The Fifth Amendment to the Constitution was introduced by James Madison and ratified in 1791. It articulates procedural safeguards designed to protect the rights of the criminally accused and to secure life, liberty, and property.
The amendment has five specific parts:
- Grand Juries
- Double Jeopardy
- Self Incrimination
- Due Process
Grand Juries – This requires a formal body – a “grand jury” – to make a formal presentment or indictment accused of committing a crime against the laws of the federal government. It is a requirement to ensure that the prosecution has sufficient evidence to proceed to trial. (An exception to this is the military.)
Double Jeopardy – This protects citizens against a second prosecution after an acquittal or a conviction, as well as against multiple punishments for the same offense. Caveats to this provision include permissions to try persons for civil and criminal aspects of an offense, conspiring to commit as well as to commit an offense, and separate trials for acts that violate laws of both the federal and state governments, although federal laws generally suppress prosecution by the national government if a person is convicted of the same crime in a state proceeding.

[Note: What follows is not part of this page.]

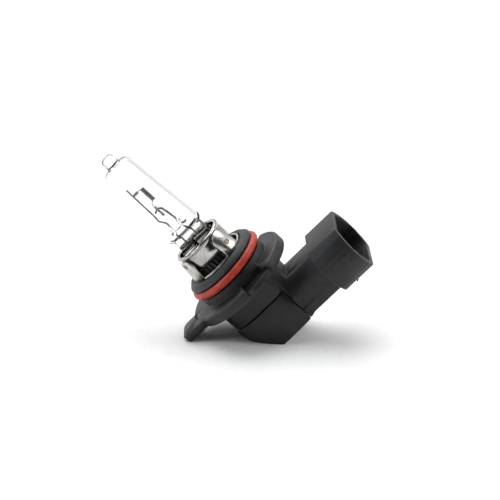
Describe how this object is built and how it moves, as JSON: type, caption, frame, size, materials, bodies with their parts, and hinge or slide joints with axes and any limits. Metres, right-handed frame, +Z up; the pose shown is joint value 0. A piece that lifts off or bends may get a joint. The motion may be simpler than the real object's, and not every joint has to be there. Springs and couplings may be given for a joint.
{
  "type": "halogen headlight bulb",
  "caption": "Halogen headlight bulb with a clear tubular glass, a steel collar, a sealing ring, a keyed moulded flange and a right-angle connector socket, lying on its heel and rear tab.",
  "frame": {"origin": "middle of the part's box seen from above, on the surface that the bulb lies on", "axes": "+Z up, +X towards the connector mouth, +Y to the far side. The lamp axis lies in the XZ plane and leans 46 degrees from +Z towards -X; the socket axis is square to it, towards +X and +Z"},
  "size_m": [0.069, 0.0304, 0.0487],
  "materials": {
    "glass": "clear quartz tube",
    "tungsten": "drawn tungsten wire",
    "molybdenum": "drawn molybdenum wire",
    "steel": "bright stamped steel",
    "contact": "tinned brass strip",
    "silicone": "moulded red silicone",
    "housing_nylon": "moulded black glass-filled nylon",
    "cover_nylon": "moulded black glass-filled nylon"
  },
  "bodies": {
    "root": {"glass_envelope": "glass", "filament": "tungsten", "upper_filament_sleeve": "molybdenum", "lower_filament_sleeve": "molybdenum", "long_support_wire": "molybdenum", "short_support_wire": "molybdenum", "sealing_foil_long": "molybdenum", "sealing_foil_short": "molybdenum", "outer_lead_long": "molybdenum", "outer_lead_short": "molybdenum", "pinch_clamp": "steel", "collar_sleeve": "steel", "base_ring": "steel", "sealing_ring": "silicone", "socket_housing": "housing_nylon", "rear_cover": "cover_nylon", "terminal_near": "contact", "terminal_far": "contact"}
  },
  "joints": []
}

Self-Incrimination – This famous clause protects persons accused or suspected of committing a crime from being forced to testify against themselves. Words and some other pieces of evidence, once presented, can be manipulated, while other objects, such as sobriety tests, police lineups, voice samples, and the like, cannot. It is the state’s responsibility to prove guilt while an individual is presumed innocent until that burden of proof has been achieved. In order to protect the individual from self-incrimination, the state is required to ensure that the individual understands that he/she has the right to remain silent.
Due Process – This clause and the Fourteenth Amendment, ratified in 1868, prohibit all levels of government from arbitrarily or unfairly depriving individuals of their basic constitutional rights to life, liberty, and property. These rights originated from English common law and from the Magna Charta. Over time, the Supreme Court has had an on-again, off-again relationship with liberty-based due process challenges, but it has generally abided by the principle that certain rights are “implicit in the concept of ordered liberty”
Takings – This clause protect individuals from the government’s ability to acquire private property and provides the foundation for rules governing the acquisition of property. As such, the takings clause empowers the government to exercise eminent domain in order to take private property; however, such takings must be for public use and provide adequate compensation to landowners.